Chanting cheerleader-style slogans, the girls, ages 13 to 18, held up signs warning that if levees are not fixed and the Gulf Coast's wetlands not restored, the city could flood again as it did after Hurricane Katrina.

The event, which drew an estimated 300 protesters and spectators, coincided with Bush's ninth visit to the city since the storm.

"I think the city will disappear if the levees aren't fixed," said Maddy Jennings, 15, a freshman at the Academy of the Sacred Heart, an all-girls Catholic school that took the morning off to allow its 200-plus students to attend the rally at historic Jackson Square.

The president signed a spending bill last month that included $2.9-billion to repair and restore failed levees and speed work on hurricane protection around New Orleans.

Students return to hurricane-ravaged Tulane

NEW ORLEANS - Four-and-a-half months ago, the Hurricane Katrina evacuation canceled Tulane University's freshman orientation after just a few hours.

On Thursday, the school finally came back to life.

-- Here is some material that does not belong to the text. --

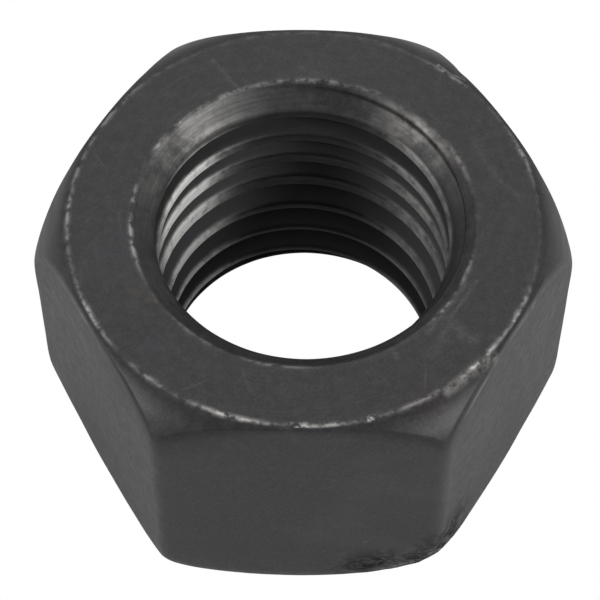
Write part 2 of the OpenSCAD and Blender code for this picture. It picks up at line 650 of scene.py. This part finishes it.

Students moved in on a day called "Orientation Deja Vu," with familiar scenes more typical of late summer - parents carrying trunks and freshmen getting acquainted with neighbors and roommates. And at Tulane's convocation, audience members stood and applauded as university president Scott Cowen - who came to the same podium in Bermuda shorts in August to announce the evacuation - followed a New Orleans jazz band down the aisle and, in full academic regalia, at last delivered his welcome address.

"We are the only large institution that is currently standing in New Orleans right now," Cowen said.

Information from the New York Times and Associated Press was used in this report.